#### EXERCISE GOAL:
Exactly the lines between the line containing "const pod = makePod();" and the line containing "for node in", together with those two lines, are to be output.

········

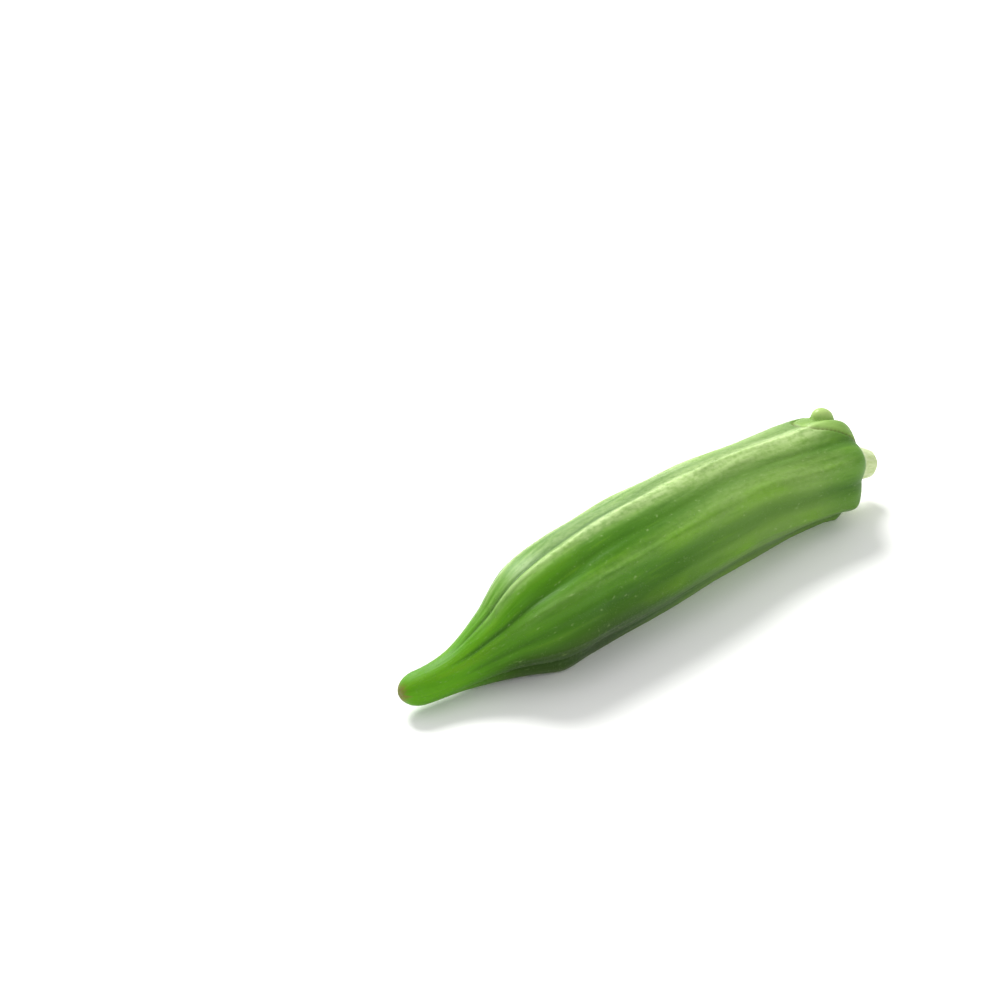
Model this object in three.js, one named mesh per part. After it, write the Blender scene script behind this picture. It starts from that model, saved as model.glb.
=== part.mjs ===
// A whole okra pod lying on two of its seven ribs: the green pod and its pale, cut stalk.
// Millimetres. +X runs from the tip to the stalk, +Z is up, and the pod rests on z = 0.
import * as THREE from 'three';
import { mergeVertices } from 'three/addons/utils/BufferGeometryUtils.js';

// Driving dimensions
const bodyLength = 99.5;
const bellyRadius = 9.85;
const ribCount = 7;
const restDepth = 0.05;
const jointGap = 0.3;

// Mesh fineness; endCrowding moves the body's rings towards both ends
const pointsPerRib = 10;
const bodySteps = 80;
const endCrowding = 0.11;
const firstRing = 0.12;
const stalkPoints = 36;

// The body from the tip to the stalk: where, how thick, and how its centre line wanders.
// at = share of the body's length, radius = share of the belly's radius,
// side = millimetres towards +Y, lift = millimetres above the height where the lower ribs touch down,
// lobed = 1 where broad ribs stand between narrow valleys, 0 where narrow crests stand between broad hollows.
const stations = [
  { at: 0.00, radius: 0.270, side: 2.4, lift: 1.7, lobed: 1.00 },
  { at: 0.05, radius: 0.285, side: 1.5, lift: 1.4, lobed: 1.00 },
  { at: 0.11, radius: 0.350, side: 0.6, lift: 1.5, lobed: 1.00 },
  { at: 0.18, radius: 0.555, side: -0.3, lift: 1.2, lobed: 1.00 },
  { at: 0.25, radius: 0.885, side: -1.6, lift: 0.3, lobed: 0.50 },
  { at: 0.33, radius: 0.955, side: -1.2, lift: 0.0, lobed: 0.15 },
  { at: 0.44, radius: 0.990, side: -0.9, lift: 0.0, lobed: 0.00 },
  { at: 0.58, radius: 0.990, side: -0.4, lift: 0.0, lobed: 0.00 },
  { at: 0.74, radius: 0.940, side: 0.0, lift: 0.0, lobed: 0.10 },
  { at: 0.88, radius: 0.895, side: -0.7, lift: 0.1, lobed: 0.30 },
  { at: 1.00, radius: 0.915, side: -2.4, lift: 0.5, lobed: 0.50 },
];

// Ribs at the neck, the belly and the stalk end. Crest angles are in degrees from straight up and
// towards -Y, and heights are shares of the usual rib depth. valley = where the next valley lies on the
// way to the next rib, dip = how far it dips below the mean skin, as a share of the crest's rise.
const ribs = [
  {
    angle: { neck: 5, belly: 0, end: 6 },
    height: { neck: 1.0, belly: 0.6, end: 0.9 },
    valley: { neck: 0.7, belly: 0.5, end: 0.5 },
    dip: { neck: 0.7, belly: 0.9, end: 0.8 },
  },
  {
    angle: { neck: 48, belly: 50, end: 62 },
    height: { neck: 0.9, belly: 0.5, end: 0.8 },
    valley: { neck: 0.5, belly: 0.5, end: 0.5 },
    dip: { neck: 0.7, belly: 1.0, end: 0.7 },
  },
  {
    angle: { neck: 97, belly: 98, end: 118 },
    height: { neck: 0.8, belly: 0.5, end: 0.8 },
    valley: { neck: 0.5, belly: 0.5, end: 0.5 },
    dip: { neck: 1.0, belly: 1.0, end: 1.0 },
  },
  {
    angle: { neck: 148, belly: 154.3, end: 160 },
    height: { neck: 1.5, belly: 0.9, end: 1.0 },
    valley: { neck: 0.5, belly: 0.5, end: 0.5 },
    dip: { neck: 1.0, belly: 1.0, end: 1.0 },
  },
  {
    angle: { neck: 208, belly: 205.7, end: 206 },
    height: { neck: 1.0, belly: 0.9, end: 1.0 },
    valley: { neck: 0.5, belly: 0.5, end: 0.5 },
    dip: { neck: 1.0, belly: 1.0, end: 1.0 },
  },
  {
    angle: { neck: 262, belly: 257, end: 257 },
    height: { neck: 0.9, belly: 0.6, end: 0.9 },
    valley: { neck: 0.5, belly: 0.5, end: 0.5 },
    dip: { neck: 1.0, belly: 1.0, end: 1.0 },
  },
  {
    angle: { neck: 335, belly: 317, end: 315 },
    height: { neck: 0.9, belly: 0.55, end: 0.7 },
    valley: { neck: 0.75, belly: 0.78, end: 0.65 },
    dip: { neck: 0.2, belly: 0.0, end: 0.1 },
  },
];
const restingRib = 4;
const ribDepthShare = 0.075;
const ribsStart = 0.05;
const neckAt = 0.18;
const bellyAt = 0.4;
const ribsTurnAt = 0.7;
const crestSoftness = 0.14;
const ridgeSharpness = 1.2;
const lobeFullness = 0.8;

// Tip, shoulder and stalk
const tipRoundLength = 3.8;
const shoulderLength = 7;
const shoulderTilt = 3.2;
const shoulderTop = THREE.MathUtils.degToRad(-20);
const valleySquareness = 2.0;
const crestSquareness = 3.2;
const knobRadius = 1.7;
const knobHeight = 1.8;
const knobRoundness = 0.6;
const knobFromEnd = 3.3;
const knobAngle = THREE.MathUtils.degToRad(344);
const ringRadius = 4.6;
const stalkLength = 7.2;
const stalkDrop = 1.3;
const stalkEndRadius = 2.1;

// The stalk's outline from its ring to its cut end: share of its length, and share of the way from
// the ring's radius to the end's
const stalkProfile = [
  { at: 0.00, taper: 0.26 },
  { at: 0.05, taper: -0.04 },
  { at: 0.14, taper: -0.05 },
  { at: 0.22, taper: 0.20 },
  { at: 0.50, taper: 0.62 },
  { at: 0.85, taper: 0.85 },
  { at: 1.00, taper: 1.00 },
];

const smooth = (from, to, x) => THREE.MathUtils.smoothstep(x, from, to);
const mix = THREE.MathUtils.lerp;

// Smooth value of one station property at a share of the length
function along(name, at) {
  let i = 0;
  while (i < stations.length - 2 && at > stations[i + 1].at) i += 1;
  const a = stations[Math.max(i - 1, 0)];
  const b = stations[i];
  const c = stations[i + 1];
  const d = stations[Math.min(i + 2, stations.length - 1)];
  const span = c.at - b.at;
  const slopeB = ((c[name] - a[name]) / (c.at - a.at)) * span;
  const slopeC = ((d[name] - b[name]) / (d.at - b.at)) * span;
  const t = (at - b.at) / span;
  const t2 = t * t;
  const t3 = t2 * t;
  return (2 * t3 - 3 * t2 + 1) * b[name] + (t3 - 2 * t2 + t) * slopeB
    + (3 * t2 - 2 * t3) * c[name] + (t3 - t2) * slopeC;
}

// One of a rib's values at a share of the length; k may run past the last rib and round again
function ribValue(k, name, at) {
  const { neck, belly, end } = ribs[k % ribCount][name];
  return mix(neck, belly, smooth(neckAt, bellyAt, at)) + (end - belly) * smooth(ribsTurnAt, 1, at);
}

function ribAngle(k, at) {
  return THREE.MathUtils.degToRad(360 * Math.floor(k / ribCount) + ribValue(k, 'angle', at));
}

// How far the crest of rib k stands out at a share of the length, as a share of the radius
function ribDepth(k, at) {
  return ribDepthShare * ribValue(k, 'height', at) * smooth(ribsStart, neckAt, at);
}

// Share of the way to the next rib, stretched so that the valley falls on one half
function evenShare(share, valley) {
  return share < valley ? (0.5 * share) / valley : 1 - (0.5 * (1 - share)) / (1 - valley);
}

// How far the skin stands out or in across one rib interval: +1 on a crest, -1 in a valley
function ribWave(share, lobed) {
  const soft = crestSoftness;
  const ease = (x) => (Math.hypot(x, soft) - soft) / (Math.hypot(1, soft) - soft);
  const ridge = 1 - 2 * ease(Math.abs(Math.sin(Math.PI * share))) ** ridgeSharpness;
  const lobe = 2 * ease(Math.abs(Math.cos(Math.PI * share))) ** lobeFullness - 1;
  return mix(ridge, lobe, lobed);
}

// 0 before the rounded shoulder, 1 where the stalk begins
function shoulderPart(distance, length) {
  return THREE.MathUtils.clamp((distance - (bodyLength - length)) / length, 0, 1);
}

// Middle of the body's cross-section at a distance from the tip
function centre(distance) {
  const at = distance / bodyLength;
  const crestRadius = bellyRadius * along('radius', at) * (1 + ribDepth(restingRib, at));
  return new THREE.Vector3(
    distance - bodyLength / 2,
    along('side', at),
    crestRadius * Math.cos(Math.PI / ribCount) + along('lift', at) - restDepth
      - stalkDrop * shoulderPart(distance, shoulderLength) ** 2,
  );
}

// How far the centre line wanders in y and z for each millimetre of x
function centreSlope(distance) {
  const before = centre(Math.max(distance - 1, 0));
  const step = centre(Math.min(distance + 1, bodyLength)).sub(before);
  return step.divideScalar(step.x);
}

// One cross-section of the body at a distance from the tip, square to the centre line
function bodyRing(distance) {
  const at = distance / bodyLength;
  const tip = Math.min(distance / tipRoundLength, 1);
  const tipShare = Math.sqrt(Math.max(0, 1 - (1 - tip) ** 2));
  const fullRadius = bellyRadius * along('radius', at) * tipShare;
  const middle = centre(distance);
  const slope = centreSlope(distance);
  const ring = [];
  for (let j = 0; j < ribCount * pointsPerRib; j += 1) {
    const k = Math.floor(j / pointsPerRib);
    const share = (j % pointsPerRib) / pointsPerRib;
    const angle = mix(ribAngle(k, at), ribAngle(k + 1, at), share);
    const depth = mix(ribDepth(k, at), ribDepth(k + 1, at), share);
    const wave = ribWave(evenShare(share, ribValue(k, 'valley', at)), along('lobed', at));
    const crest = (wave + 1) / 2;
    const shoulder = shoulderPart(distance, shoulderLength + shoulderTilt * Math.cos(angle - shoulderTop));
    const squareness = mix(valleySquareness, crestSquareness, crest);
    const ribbed = fullRadius * (1 + depth * mix(-ribValue(k, 'dip', at), 1, crest));
    const radius = mix(ringRadius, ribbed, Math.sqrt(1 - shoulder ** squareness));
    const fromKnob = Math.hypot(
      distance - (bodyLength - knobFromEnd),
      radius * (angle - knobAngle),
    ) / knobRadius;
    const onKnob = Math.max(0, 1 - fromKnob ** 2);
    const underKnob = mix(ringRadius, fullRadius, Math.sqrt(1 - shoulder ** crestSquareness));
    const out = mix(radius, underKnob, smooth(0, 0.5, onKnob)) + knobHeight * onKnob ** knobRoundness;
    const y = -out * Math.sin(angle);
    const z = out * Math.cos(angle);
    ring.push(new THREE.Vector3(
      middle.x - y * slope.y - z * slope.z,
      middle.y + y,
      Math.max(0, middle.z + z),
    ));
  }
  return ring;
}

// Closed skin through a list of rings, with a point in the middle of each end
function skin(rings) {
  const positions = [];
  const triangles = [];
  const n = rings[0].length;
  const middle = (ring) => ring.reduce((sum, p) => sum.add(p), new THREE.Vector3()).divideScalar(n);
  rings.forEach((ring) => ring.forEach((p) => positions.push(p.x, p.y, p.z)));
  for (let i = 0; i < rings.length - 1; i += 1) {
    for (let j = 0; j < n; j += 1) {
      const a = i * n + j;
      const b = i * n + ((j + 1) % n);
      triangles.push(a, b, a + n, b, b + n, a + n);
    }
  }
  const ends = [rings[0], rings[rings.length - 1]].map((ring) => {
    const p = middle(ring);
    positions.push(p.x, p.y, p.z);
    return positions.length / 3 - 1;
  });
  const last = (rings.length - 1) * n;
  for (let j = 0; j < n; j += 1) {
    const k = (j + 1) % n;
    triangles.push(ends[0], k, j);
    triangles.push(ends[1], last + j, last + k);
  }
  const geometry = new THREE.BufferGeometry();
  geometry.setAttribute('position', new THREE.Float32BufferAttribute(positions, 3));
  geometry.setIndex(triangles);
  const closed = mergeVertices(geometry, 1e-4);
  closed.computeVertexNormals();
  return closed;
}

function makePod() {
  const rings = [];
  for (let i = 0; i <= bodySteps; i += 1) {
    const u = i / bodySteps;
    const eased = u - endCrowding * Math.sin(2 * Math.PI * u);
    rings.push(bodyRing(mix(firstRing, bodyLength, eased)));
  }
  return skin(rings);
}

function makeStalk() {
  const base = centre(bodyLength);
  const slope = centreSlope(bodyLength);
  const rings = stalkProfile.map(({ at, taper }) => {
    const out = mix(jointGap, stalkLength, at);
    const radius = mix(ringRadius, stalkEndRadius, taper);
    const ring = [];
    for (let j = 0; j < stalkPoints; j += 1) {
      const angle = (j / stalkPoints) * 2 * Math.PI;
      const y = -radius * Math.sin(angle);
      const z = radius * Math.cos(angle);
      ring.push(new THREE.Vector3(
        base.x + out - y * slope.y - z * slope.z,
        base.y + y + out * slope.y,
        base.z + z + out * slope.z,
      ));
    }
    return ring;
  });
  return skin(rings);
}

function add(group, name, geometry, color, roughness) {
  const material = new THREE.MeshStandardMaterial({ color, roughness, metalness: 0 });
  const mesh = new THREE.Mesh(geometry, material);
  mesh.name = name;
  group.add(mesh);
}

// Moves the pieces together so that the origin is under the middle of their box, on the ground
function centreOnGround(geometries) {
  const box = new THREE.Box3();
  geometries.forEach((geometry) => box.union(new THREE.Box3().setFromBufferAttribute(geometry.attributes.position)));
  const middle = box.getCenter(new THREE.Vector3());
  geometries.forEach((geometry) => geometry.translate(-middle.x, -middle.y, -box.min.z));
}

const pod = makePod();
const stalk = makeStalk();
centreOnGround([pod, stalk]);

const group = new THREE.Group();
group.name = 'okra_pod';
add(group, 'pod', pod, '#58961e', 0.55);
add(group, 'stalk', stalk, '#bcd68a', 0.7);
export default group;
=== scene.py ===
"""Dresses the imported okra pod: a ribbed, velvety green skin, its cut stalk, and a pale studio."""
import math

import bpy
import numpy as np
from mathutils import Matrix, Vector


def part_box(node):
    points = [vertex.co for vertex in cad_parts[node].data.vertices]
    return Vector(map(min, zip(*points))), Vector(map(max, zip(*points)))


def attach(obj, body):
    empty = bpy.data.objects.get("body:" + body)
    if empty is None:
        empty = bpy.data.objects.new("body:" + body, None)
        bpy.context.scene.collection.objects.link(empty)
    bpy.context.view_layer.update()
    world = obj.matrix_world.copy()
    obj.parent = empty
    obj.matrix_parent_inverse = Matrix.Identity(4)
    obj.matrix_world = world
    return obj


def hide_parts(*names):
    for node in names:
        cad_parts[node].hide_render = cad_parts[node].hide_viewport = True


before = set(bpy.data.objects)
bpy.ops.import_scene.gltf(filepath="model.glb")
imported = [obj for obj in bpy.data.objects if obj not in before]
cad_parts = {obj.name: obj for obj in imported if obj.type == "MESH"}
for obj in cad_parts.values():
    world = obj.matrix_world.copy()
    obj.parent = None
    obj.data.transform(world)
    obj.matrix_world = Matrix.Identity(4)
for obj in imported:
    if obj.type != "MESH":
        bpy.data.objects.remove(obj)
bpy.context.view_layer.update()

MM = 0.001

# Driving dimensions, the same as the solids'
BODY_LENGTH = 99.5 * MM
BELLY_RADIUS = 9.85 * MM
RIB_COUNT = 7
REST_DEPTH = 0.05 * MM
FIRST_RING = 0.12 * MM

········

#### ANSWER TO THIS PROBLEM:
const pod = makePod();
const stalk = makeStalk();
centreOnGround([pod, stalk]);

const group = new THREE.Group();
group.name = 'okra_pod';
add(group, 'pod', pod, '#58961e', 0.55);
add(group, 'stalk', stalk, '#bcd68a', 0.7);
export default group;
=== scene.py ===
"""Dresses the imported okra pod: a ribbed, velvety green skin, its cut stalk, and a pale studio."""
import math

import bpy
import numpy as np
from mathutils import Matrix, Vector


def part_box(node):
    points = [vertex.co for vertex in cad_parts[node].data.vertices]
    return Vector(map(min, zip(*points))), Vector(map(max, zip(*points)))


def attach(obj, body):
    empty = bpy.data.objects.get("body:" + body)
    if empty is None:
        empty = bpy.data.objects.new("body:" + body, None)
        bpy.context.scene.collection.objects.link(empty)
    bpy.context.view_layer.update()
    world = obj.matrix_world.copy()
    obj.parent = empty
    obj.matrix_parent_inverse = Matrix.Identity(4)
    obj.matrix_world = world
    return obj


def hide_parts(*names):
    for node in names:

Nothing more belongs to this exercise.